Chronique historique
par Sylvain Bertoldi, conservateur en chef des Archives d'Angers
Vivre à Angers n° 179, octobre 1994
Mise à jour 26 décembre 2023
Pour connaître la banlieue d'Angers avant le XIXe siècle, les sources sont fragmentaires. Le premier essai cartographique, avant le cadastre de 1810, date de 1700.
Cartes et plans ne remontent guère qu'au XVIe siècle, sauf exception (portulans d'Italie et du Portugal). La première carte régionale de France connue est de 1539 (le diocèse du Mans). Pour Angers, la plus ancienne vue générale, est dessinée par Houfnaglius et publiée en 1561 dans un recueil de vues des cités du monde (Civitates orbis terrarum). C'est une vue cavalière qui montre la rive gauche d'Angers, vue depuis l'ancien couvent des Capucins (emplacement de l'hôpital) et, au premier plan, des fendeurs d'ardoises.
Vues cavalières
En 1575, le peintre Adam Vandelant, d'une famille d'artistes, donne une vue cavalière beaucoup plus précise et plus riche d'enseignements pour l'histoire d'Angers.

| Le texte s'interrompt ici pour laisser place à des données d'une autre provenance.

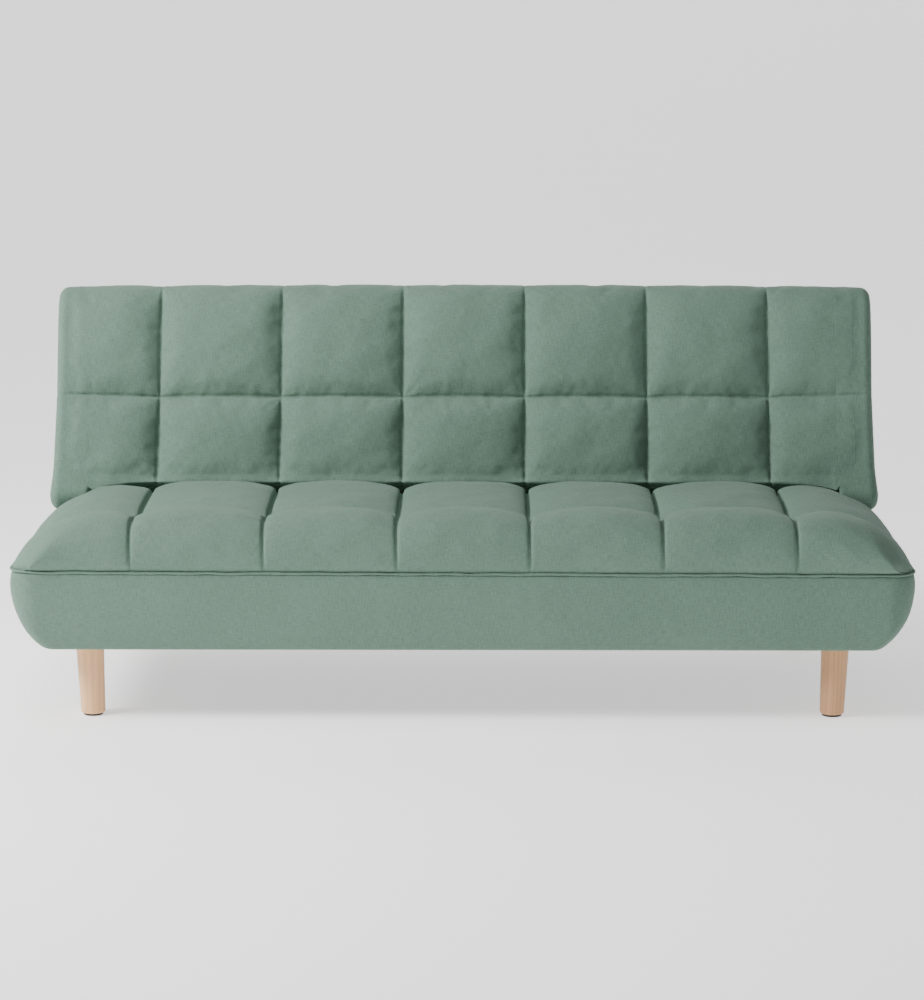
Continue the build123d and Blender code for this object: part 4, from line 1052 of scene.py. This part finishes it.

On y voit figurer par exemple le château, dont les tours n'ont pas encore été arasées. C'est vraisemblablement cette vue qui ornait l'arc de triomphe élevé à la porte Angevine (au bas de l'actuelle rue du Chanoine-Urseau) lors de l'entrée solennelle du duc d'Anjou François de Valois, frère d'Henri III, le 13 avril 1578.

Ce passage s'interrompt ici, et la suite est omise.